HE Bill second reading: 'post-Brexit vote pause needed', say critics

Greater financial uncertainty caused by the EU referendum result should lead to a rethink of proposed reforms, says Labour

July 19, 2016

Major reforms to the university sector will be debated in Parliament today in the second reading of the government's Higher Education and Research Bill.

Measures announced in the 2016 HE White Paper, entitled Success as a Knowledge Economy: Teaching Excellence, Social Mobility and Student Choice, will be discussed in the House of Commons on 19 July from around lunchtime.

Among the proposals put forward by the Conservative government in the bill include the creation of new all-powerful regulator, known as the Office for Students, and the amalgamation of the research councils into one body, UK Research and Innovation.

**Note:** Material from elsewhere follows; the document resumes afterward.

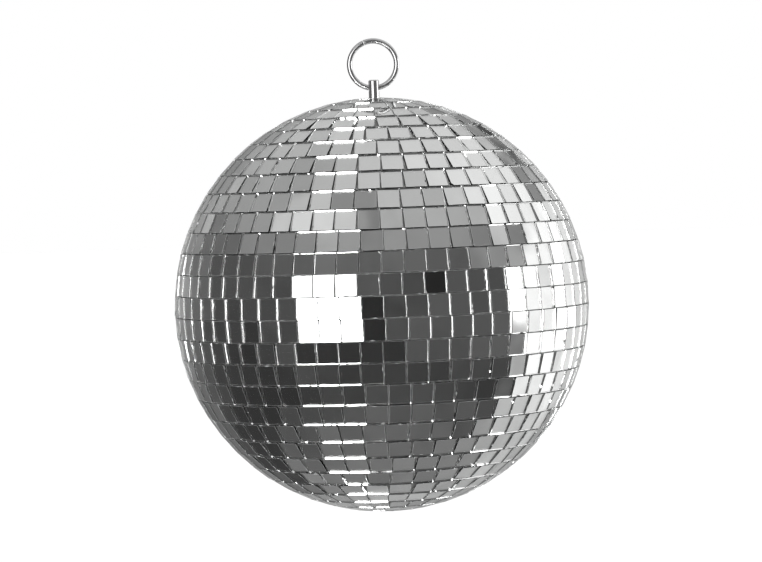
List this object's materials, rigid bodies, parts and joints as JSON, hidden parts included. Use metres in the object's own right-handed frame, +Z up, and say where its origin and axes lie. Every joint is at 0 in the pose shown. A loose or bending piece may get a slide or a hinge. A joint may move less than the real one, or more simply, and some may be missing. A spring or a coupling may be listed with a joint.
{
  "type": "mirror ball",
  "caption": "Hanging mirror ball: a hollow plastic core covered in rows of small square glass mirrors, hung by a pin with a swinging wire ring.",
  "frame": {"origin": "centre of the ball", "axes": "+Z up along the pin to the ring, -Y is the front, and the ring's plane is XZ at rest"},
  "size_m": [0.2001, 0.2001, 0.2283],
  "materials": {
    "mirror_glass": "polished, silvered behind clear glass, cut edges ground by hand",
    "core_plastic": "moulded, matt black, with a film of glue",
    "chrome": "bright nickel-chrome plate",
    "zinc_steel": "bright zinc plate"
  },
  "bodies": {
    "ring": {"hanging_ring": "chrome"},
    "ball": {"hanger_pin": "chrome", "upper_core_shell": "core_plastic", "lower_core_shell": "core_plastic", "backing_plate": "zinc_steel", "flat_washer": "zinc_steel", "spring_washer": "zinc_steel", "hex_nut": "zinc_steel", "mirror_row_01": "mirror_glass", "mirror_row_02": "mirror_glass", "mirror_row_03": "mirror_glass", "mirror_row_04": "mirror_glass", "mirror_row_05": "mirror_glass", "mirror_row_06": "mirror_glass", "mirror_row_07": "mirror_glass", "mirror_row_08": "mirror_glass", "mirror_row_09": "mirror_glass", "mirror_row_10": "mirror_glass", "mirror_row_11": "mirror_glass", "mirror_row_12": "mirror_glass", "mirror_row_13": "mirror_glass", "mirror_row_14": "mirror_glass", "mirror_row_15": "mirror_glass", "mirror_row_16": "mirror_glass", "mirror_row_17": "mirror_glass", "mirror_row_18": "mirror_glass", "mirror_row_19": "mirror_glass", "mirror_row_20": "mirror_glass", "mirror_row_21": "mirror_glass", "mirror_row_22": "mirror_glass", "mirror_row_23": "mirror_glass", "mirror_row_24": "mirror_glass", "mirror_row_25": "mirror_glass", "mirror_row_26": "mirror_glass", "mirror_row_27": "mirror_glass", "mirror_row_28": "mirror_glass", "mirror_row_29": "mirror_glass", "mirror_pole_tile": "mirror_glass"}
  },
  "joints": [
    {"name": "ring_swing", "type": "hinge", "parent": "ring", "child": "ball", "pos_m": [0, 0, 0.1045], "axis": [1, 0, 0], "range_deg": [-95, 95]}
  ]
}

The government's plans also pave the way for allowing universities to raise tuition fees in line with inflation in 2017-18 and 2018-19 if they can demonstrate good teaching through the new teaching excellence framework, although legislation is not needed to proceed with the TEF.

However, the bill is likely to face substantial opposition. The National Union of Students is holding a rally in Parliament Square from noon against the reforms, which it believes will use “meaningless market metrics…to raise fees even further”.

Other influential sector voices have called for universities and science minister Jo Johnson to pause his reforms while institutions get to grips with the fallout from last month’s Brexit vote. Others have argued that the bill is more important than ever after the European Union vote.

Writing on the Politics Home website, Gordon Marsden, shadow minister for higher education, said that the bill was “was problematic to begin with, but in the wake of the Brexit referendum result, it is even more so now.

“Existing concerns have been amplified by dystopian downturns in the wake of funding and stability uncertainties after the Brexit vote,” he explained.

“It’s hardly the time for embarking on three years of ‘creative chaos’, meddling with what the Bill calls the ‘architecture’ of quality assurance, when the sector now is grappling with the immediate consequences, both direct and indirect, of Brexit,” Mr Marsden added.

Any bill should address the issue of the eligibility of EU students to study in the UK and whether they would still be able to receive loan funding, Mr Marsden added – pointing to the fact that some 125,000 EU students made up 6.4 per cent of the entire undergraduate body last year.

“With nothing guaranteed the impact this has on universities' finances could be very serious if they are unable to meet their student targets...and are forced to close,” he said.

Mr Marsden’s comments echo those of David Phoenix, vice-chancellor of London South Bank University and chair of MillionPlus, which represents a number of post-1992 universities, who has called on Mr Johnson to pause the reforms to allow the sector to gain answers on post-Brexit threats to the sector.

Instead, the government was “merrily pressing on with a bill introducing major changes that could cause further massive disruption to it”, said Mr Marsden.

“No wonder people are saying if it ain’t broke, don’t fix it,” he added.